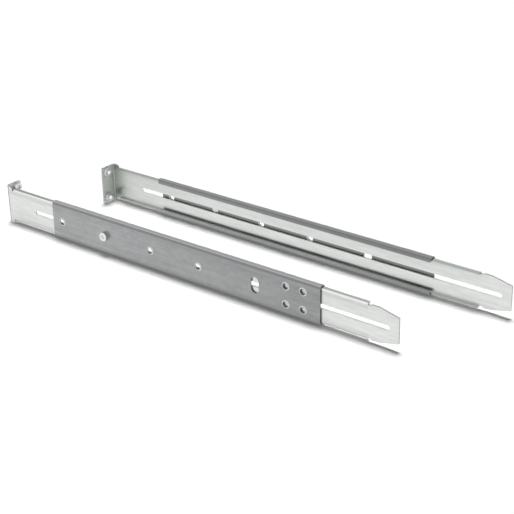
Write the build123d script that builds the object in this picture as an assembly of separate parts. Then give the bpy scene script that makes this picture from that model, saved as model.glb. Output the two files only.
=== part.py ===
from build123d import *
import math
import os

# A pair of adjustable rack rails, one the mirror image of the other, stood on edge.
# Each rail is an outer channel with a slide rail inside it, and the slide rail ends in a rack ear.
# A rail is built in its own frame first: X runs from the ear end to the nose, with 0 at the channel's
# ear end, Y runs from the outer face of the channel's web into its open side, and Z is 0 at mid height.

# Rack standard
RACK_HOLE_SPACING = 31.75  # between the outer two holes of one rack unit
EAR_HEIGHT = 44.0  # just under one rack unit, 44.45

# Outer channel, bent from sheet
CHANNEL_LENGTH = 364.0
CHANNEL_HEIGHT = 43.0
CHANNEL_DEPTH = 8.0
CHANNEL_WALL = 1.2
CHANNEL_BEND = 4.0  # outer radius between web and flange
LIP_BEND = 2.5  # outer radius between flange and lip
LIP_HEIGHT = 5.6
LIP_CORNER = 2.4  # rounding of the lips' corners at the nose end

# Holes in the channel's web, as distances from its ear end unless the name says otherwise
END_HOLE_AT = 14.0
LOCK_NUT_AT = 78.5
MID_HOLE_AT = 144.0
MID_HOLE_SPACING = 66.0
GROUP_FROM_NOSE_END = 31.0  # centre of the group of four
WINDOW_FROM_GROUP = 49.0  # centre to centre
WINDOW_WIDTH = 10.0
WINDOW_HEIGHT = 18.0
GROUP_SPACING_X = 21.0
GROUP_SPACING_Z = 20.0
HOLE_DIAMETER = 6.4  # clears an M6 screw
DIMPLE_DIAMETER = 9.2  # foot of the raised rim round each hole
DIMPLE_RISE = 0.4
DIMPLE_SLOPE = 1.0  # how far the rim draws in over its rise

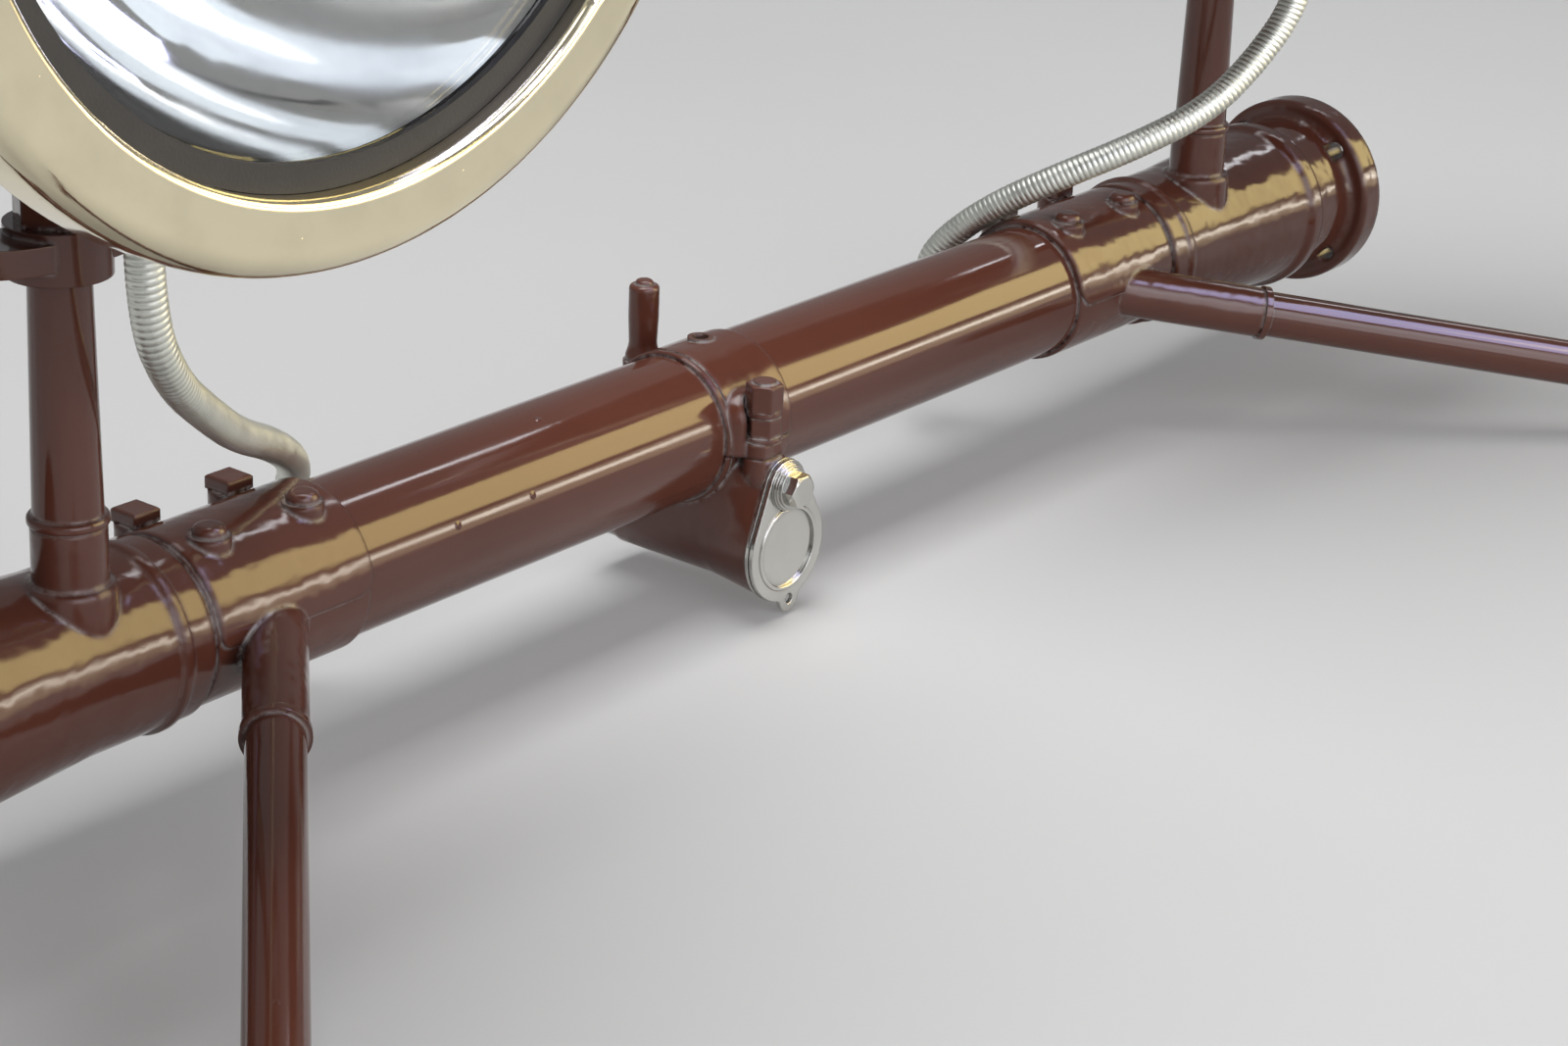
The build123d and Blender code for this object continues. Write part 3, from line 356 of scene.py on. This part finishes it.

+++

EXERCISE TASK :: Print out all the entries precisely as written.

PROBLEM SOLUTION ::
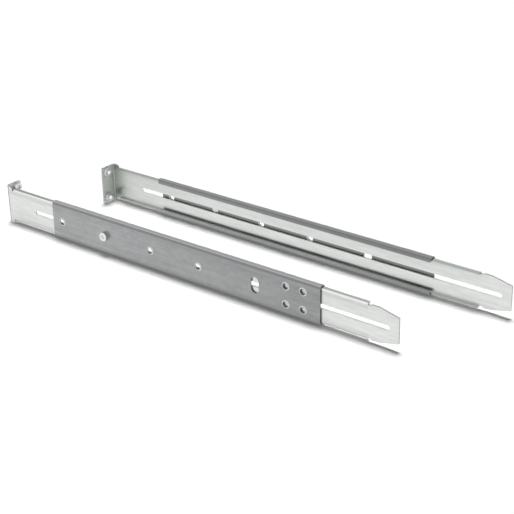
Write the build123d script that builds the object in this picture as an assembly of separate parts. Then give the bpy scene script that makes this picture from that model, saved as model.glb. Output the two files only.
=== part.py ===
from build123d import *
import math
import os

# A pair of adjustable rack rails, one the mirror image of the other, stood on edge.
# Each rail is an outer channel with a slide rail inside it, and the slide rail ends in a rack ear.
# A rail is built in its own frame first: X runs from the ear end to the nose, with 0 at the channel's
# ear end, Y runs from the outer face of the channel's web into its open side, and Z is 0 at mid height.

# Rack standard
RACK_HOLE_SPACING = 31.75  # between the outer two holes of one rack unit
EAR_HEIGHT = 44.0  # just under one rack unit, 44.45

# Outer channel, bent from sheet
CHANNEL_LENGTH = 364.0
CHANNEL_HEIGHT = 43.0
CHANNEL_DEPTH = 8.0
CHANNEL_WALL = 1.2
CHANNEL_BEND = 4.0  # outer radius between web and flange
LIP_BEND = 2.5  # outer radius between flange and lip
LIP_HEIGHT = 5.6
LIP_CORNER = 2.4  # rounding of the lips' corners at the nose end

# Holes in the channel's web, as distances from its ear end unless the name says otherwise
END_HOLE_AT = 14.0
LOCK_NUT_AT = 78.5
MID_HOLE_AT = 144.0
MID_HOLE_SPACING = 66.0
GROUP_FROM_NOSE_END = 31.0  # centre of the group of four
WINDOW_FROM_GROUP = 49.0  # centre to centre
WINDOW_WIDTH = 10.0
WINDOW_HEIGHT = 18.0
GROUP_SPACING_X = 21.0
GROUP_SPACING_Z = 20.0
HOLE_DIAMETER = 6.4  # clears an M6 screw
DIMPLE_DIAMETER = 9.2  # foot of the raised rim round each hole
DIMPLE_RISE = 0.4
DIMPLE_SLOPE = 1.0  # how far the rim draws in over its rise

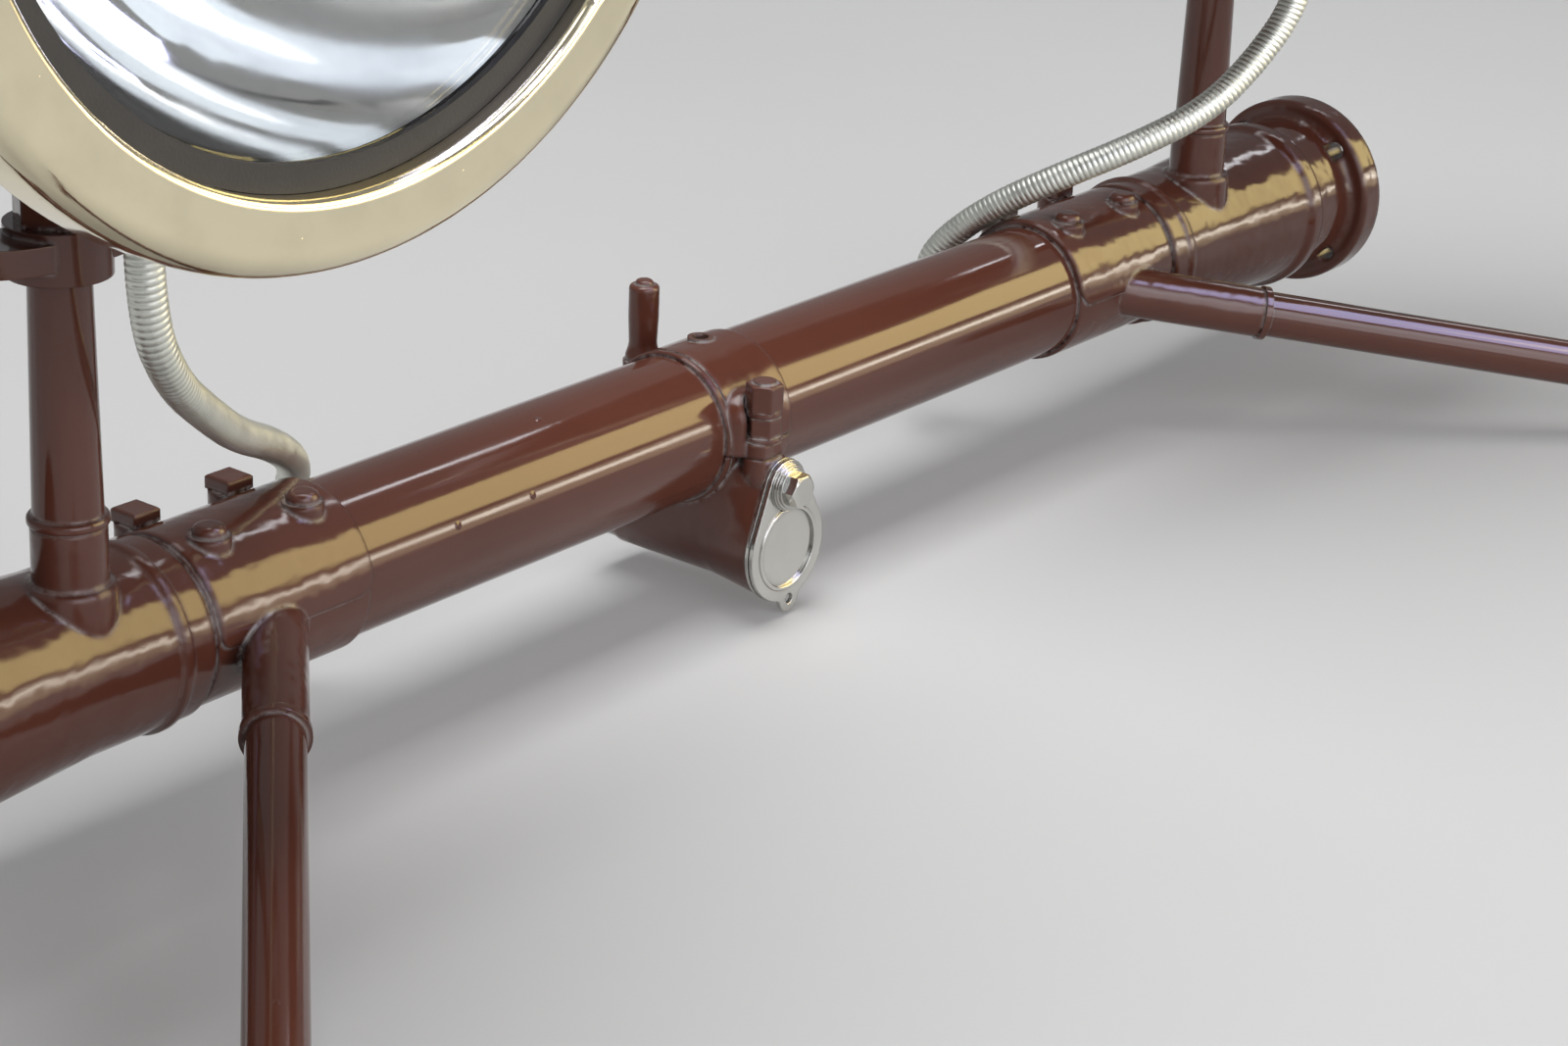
The build123d and Blender code for this object continues. Write part 3, from line 356 of scene.py on. This part finishes it.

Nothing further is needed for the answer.